- _EXERCISE INSTRUCTIONS_
Reproduce precisely the lines between the start of the data below and the line with "# a point at depth d lies at y = -d.", both included.

- _SOURCE DATA_
— Start —

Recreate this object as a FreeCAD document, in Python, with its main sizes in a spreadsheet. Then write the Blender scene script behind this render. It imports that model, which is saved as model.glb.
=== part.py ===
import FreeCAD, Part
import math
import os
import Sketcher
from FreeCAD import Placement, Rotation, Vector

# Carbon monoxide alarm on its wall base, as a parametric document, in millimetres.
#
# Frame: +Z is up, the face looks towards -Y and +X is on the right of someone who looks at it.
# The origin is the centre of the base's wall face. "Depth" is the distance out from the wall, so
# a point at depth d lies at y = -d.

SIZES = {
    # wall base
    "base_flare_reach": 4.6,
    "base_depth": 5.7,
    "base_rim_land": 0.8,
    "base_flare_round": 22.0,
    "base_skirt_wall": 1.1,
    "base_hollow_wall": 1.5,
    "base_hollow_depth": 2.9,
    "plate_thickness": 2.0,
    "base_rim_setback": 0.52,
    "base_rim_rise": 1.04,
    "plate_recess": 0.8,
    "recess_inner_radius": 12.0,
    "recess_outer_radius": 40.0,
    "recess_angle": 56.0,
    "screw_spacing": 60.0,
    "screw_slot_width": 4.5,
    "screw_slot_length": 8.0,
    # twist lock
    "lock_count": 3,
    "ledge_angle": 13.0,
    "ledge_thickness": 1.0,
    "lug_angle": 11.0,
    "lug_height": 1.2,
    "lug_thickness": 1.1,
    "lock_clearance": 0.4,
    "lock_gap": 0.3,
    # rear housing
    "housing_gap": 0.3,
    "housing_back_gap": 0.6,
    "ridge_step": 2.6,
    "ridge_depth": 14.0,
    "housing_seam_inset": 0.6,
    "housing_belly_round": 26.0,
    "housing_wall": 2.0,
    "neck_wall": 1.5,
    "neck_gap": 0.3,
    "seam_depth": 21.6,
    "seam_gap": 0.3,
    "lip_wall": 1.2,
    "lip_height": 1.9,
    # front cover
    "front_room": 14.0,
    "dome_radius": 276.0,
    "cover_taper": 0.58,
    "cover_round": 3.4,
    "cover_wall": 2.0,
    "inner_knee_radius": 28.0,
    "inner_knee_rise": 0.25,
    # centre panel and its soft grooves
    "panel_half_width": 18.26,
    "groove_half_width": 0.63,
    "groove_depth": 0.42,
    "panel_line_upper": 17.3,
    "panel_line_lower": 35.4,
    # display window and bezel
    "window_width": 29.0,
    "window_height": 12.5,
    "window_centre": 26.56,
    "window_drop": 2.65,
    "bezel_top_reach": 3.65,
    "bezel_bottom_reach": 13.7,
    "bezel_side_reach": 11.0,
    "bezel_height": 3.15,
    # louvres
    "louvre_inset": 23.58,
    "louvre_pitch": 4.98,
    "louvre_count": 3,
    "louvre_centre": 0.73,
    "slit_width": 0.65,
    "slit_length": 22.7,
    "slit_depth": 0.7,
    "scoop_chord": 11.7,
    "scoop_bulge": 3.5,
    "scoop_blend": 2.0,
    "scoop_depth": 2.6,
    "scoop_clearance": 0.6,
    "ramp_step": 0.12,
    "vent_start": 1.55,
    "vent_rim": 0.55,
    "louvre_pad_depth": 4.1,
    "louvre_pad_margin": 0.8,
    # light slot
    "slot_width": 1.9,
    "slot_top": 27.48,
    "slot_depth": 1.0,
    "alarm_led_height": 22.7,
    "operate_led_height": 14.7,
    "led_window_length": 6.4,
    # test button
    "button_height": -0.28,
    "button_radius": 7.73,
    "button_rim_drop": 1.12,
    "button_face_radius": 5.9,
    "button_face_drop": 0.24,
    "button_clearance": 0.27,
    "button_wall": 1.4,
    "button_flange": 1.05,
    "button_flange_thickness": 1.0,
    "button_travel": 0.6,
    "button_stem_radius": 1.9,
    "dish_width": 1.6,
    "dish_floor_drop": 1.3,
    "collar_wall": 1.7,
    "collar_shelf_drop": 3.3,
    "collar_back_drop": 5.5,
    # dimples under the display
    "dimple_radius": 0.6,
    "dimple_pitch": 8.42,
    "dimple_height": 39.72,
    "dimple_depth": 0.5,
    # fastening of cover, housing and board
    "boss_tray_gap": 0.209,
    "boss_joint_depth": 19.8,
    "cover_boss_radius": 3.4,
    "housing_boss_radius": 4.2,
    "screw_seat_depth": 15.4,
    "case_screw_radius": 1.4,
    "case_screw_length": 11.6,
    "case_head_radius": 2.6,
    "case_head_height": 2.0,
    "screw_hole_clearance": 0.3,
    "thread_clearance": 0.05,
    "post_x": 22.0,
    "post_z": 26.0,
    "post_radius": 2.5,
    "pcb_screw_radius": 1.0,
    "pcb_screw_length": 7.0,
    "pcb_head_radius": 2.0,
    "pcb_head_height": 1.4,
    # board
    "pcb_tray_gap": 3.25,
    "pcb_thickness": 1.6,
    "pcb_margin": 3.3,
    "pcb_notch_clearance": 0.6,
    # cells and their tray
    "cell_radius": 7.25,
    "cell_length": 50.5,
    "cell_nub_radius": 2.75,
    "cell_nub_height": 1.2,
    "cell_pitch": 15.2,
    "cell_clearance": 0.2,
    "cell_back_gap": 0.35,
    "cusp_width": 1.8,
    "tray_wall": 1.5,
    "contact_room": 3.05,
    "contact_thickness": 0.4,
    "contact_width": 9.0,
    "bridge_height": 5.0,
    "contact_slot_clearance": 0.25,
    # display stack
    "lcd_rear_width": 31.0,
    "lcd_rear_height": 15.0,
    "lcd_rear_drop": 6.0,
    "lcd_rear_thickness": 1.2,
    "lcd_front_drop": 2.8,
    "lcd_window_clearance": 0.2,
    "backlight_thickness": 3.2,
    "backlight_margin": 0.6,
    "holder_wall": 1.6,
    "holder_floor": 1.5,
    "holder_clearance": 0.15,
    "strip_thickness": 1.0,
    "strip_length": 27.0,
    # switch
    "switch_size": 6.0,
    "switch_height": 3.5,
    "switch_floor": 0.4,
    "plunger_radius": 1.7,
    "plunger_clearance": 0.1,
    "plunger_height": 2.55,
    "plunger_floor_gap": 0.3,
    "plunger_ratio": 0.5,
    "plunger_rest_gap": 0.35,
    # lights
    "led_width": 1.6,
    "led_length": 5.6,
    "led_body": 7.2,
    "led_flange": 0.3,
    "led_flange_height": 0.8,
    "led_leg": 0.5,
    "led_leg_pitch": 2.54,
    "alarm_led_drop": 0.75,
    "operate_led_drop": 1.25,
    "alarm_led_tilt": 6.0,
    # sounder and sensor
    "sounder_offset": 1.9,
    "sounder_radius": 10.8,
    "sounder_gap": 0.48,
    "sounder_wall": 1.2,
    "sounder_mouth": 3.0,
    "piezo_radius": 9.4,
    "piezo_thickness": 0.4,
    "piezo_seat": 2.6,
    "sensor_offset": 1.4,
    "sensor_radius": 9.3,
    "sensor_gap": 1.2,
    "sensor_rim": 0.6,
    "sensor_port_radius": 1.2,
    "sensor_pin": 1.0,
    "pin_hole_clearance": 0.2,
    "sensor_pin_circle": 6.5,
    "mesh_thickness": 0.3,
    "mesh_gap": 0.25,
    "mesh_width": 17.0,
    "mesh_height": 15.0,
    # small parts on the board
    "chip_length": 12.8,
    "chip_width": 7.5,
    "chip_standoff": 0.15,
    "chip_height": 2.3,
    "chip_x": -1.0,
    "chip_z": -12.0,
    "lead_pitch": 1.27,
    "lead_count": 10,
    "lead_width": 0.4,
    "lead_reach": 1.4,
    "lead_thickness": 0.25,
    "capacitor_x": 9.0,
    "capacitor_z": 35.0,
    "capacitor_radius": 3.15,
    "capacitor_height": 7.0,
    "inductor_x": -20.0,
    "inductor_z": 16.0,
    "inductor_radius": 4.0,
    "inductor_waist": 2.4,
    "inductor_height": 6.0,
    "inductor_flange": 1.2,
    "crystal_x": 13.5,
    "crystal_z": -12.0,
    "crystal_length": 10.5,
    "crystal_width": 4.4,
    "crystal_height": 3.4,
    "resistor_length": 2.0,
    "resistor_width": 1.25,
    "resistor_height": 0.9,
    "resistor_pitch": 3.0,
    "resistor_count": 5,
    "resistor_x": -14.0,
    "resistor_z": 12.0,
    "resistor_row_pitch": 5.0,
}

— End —

- _RIGHT ANSWER_
Recreate this object as a FreeCAD document, in Python, with its main sizes in a spreadsheet. Then write the Blender scene script behind this render. It imports that model, which is saved as model.glb.
=== part.py ===
import FreeCAD, Part
import math
import os
import Sketcher
from FreeCAD import Placement, Rotation, Vector

# Carbon monoxide alarm on its wall base, as a parametric document, in millimetres.
#
# Frame: +Z is up, the face looks towards -Y and +X is on the right of someone who looks at it.
# The origin is the centre of the base's wall face. "Depth" is the distance out from the wall, so
# a point at depth d lies at y = -d.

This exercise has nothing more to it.